Weitgehend zerstört wurden die Urlaubsanlagen auf dem 30 Kilometer langen Strandabschnitt zwischen Takua Pa und Khao Lak. Die Hotelanlagen wie Le Meridien, Novotel, Khao Lak Laguna, Sofitel Magic Lagoon Resort und Similan Beach and Spa Resort wurden von den Wellen zerstört. Nach Augenzeugenberichten ist die Gegend ein einziges Trümmerfeld aus Gebäuderesten, Autos, Bäumen und Schlamm. Auf dem Strand hing der Geruch verwesender Leichen in der Luft.

Rund die Hälfte der 5000 Urlauber in Khao Lak seien vermutlich getötet worden, sagte ein Hotelbesitzer. Der Ort gilt als beliebtes Ziel deutscher und skandinavischer Urlauber. Allein in dem von der französischen Accor-Kette betriebenen Sofitel Hotel in Khao Lak wurden noch 500 Menschen - Urlauber und Mitarbeiter - vermisst. Der Großteil der etwa 350 Gäste sei aus Deutschland angereist, teilte das Unternehmen in Paris mit. Die meisten Urlauber hätten sich im Speisesaal aufgehalten, als die durch das schwerste Erdbeben seit 40 Jahren ausgelösten Flutwellen in das Gebäude krachten, Pfeiler zerschlugen und zwei der drei Stockwerke verwüsteten, sagte ein Offizier. Seine Soldaten hätten bisher 30 Leichen aus den Trümmern gezogen, auch die von Kindern.

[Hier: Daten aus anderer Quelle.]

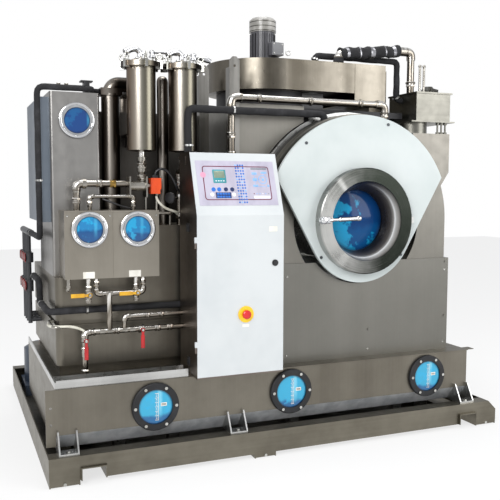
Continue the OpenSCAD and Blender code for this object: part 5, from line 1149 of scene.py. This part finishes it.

Ebenfalls in Khao Lak vermisst der Reiseveranstalter TUI noch 80 deutsche Urlauber. Zu diesen Gästen bestehe nach wie vor kein Kontakt, sagte eine Sprecherin des Reisekonzerns am Dienstag in Hannover. "Wir hoffen, dass sie sich ins Hinterland geflüchtet haben und sich so retten konnten."

Auf Phuket sucht der Tourismuskonzern Thomas Cook noch etwa 300 seiner Kunden. Bislang seien mehr als zwei Drittel der rund 1000 Gäste in Phuket kontaktiert worden, sagte ein Unternehmenssprecher am Dienstag in Oberursel. Das Unternehmen habe zusätzliche Reiseleiter und Helfer nach Phuket gebracht, um dort nach den Vermissten zu suchen. Bis Freitag wolle Thomas Cook alle Gäste ausfliegen. Bislang seien 650 Gäste mit eigenen Flügen und etwa 150 mit Linienflügen nach Deutschland zurückgekehrt.

Eltern, die ihr Kind seit der Flutwelle nicht mehr gesehen haben

Von den vermissten Gästen seien möglicherweise viele in Panik ins Hinterland geflüchtet, andere könnten verletzt in Krankenhäusern liegen, vermuten die Reiseunternehmen. Die Deutsche Botschaft hat kurzfristig Zweigstellen in den besonders betroffenen Regionen Thailands aufgebaut. So betreut eine Gruppe von Botschaftsangehörigen deutsche Urlauber auch an der Sammelstelle auf Phuket, wo die Urlauber auf ihren Flug in die Heimat warteten. Nach den Angaben eines Botschaftssprechers sei das Chaos groß. Bei dem Umglück am Sonntag auch Familien auseinander gerissen. Es gebe Eltern, die ihr Kind seit der Flutwelle nicht mehr gesehen hätten.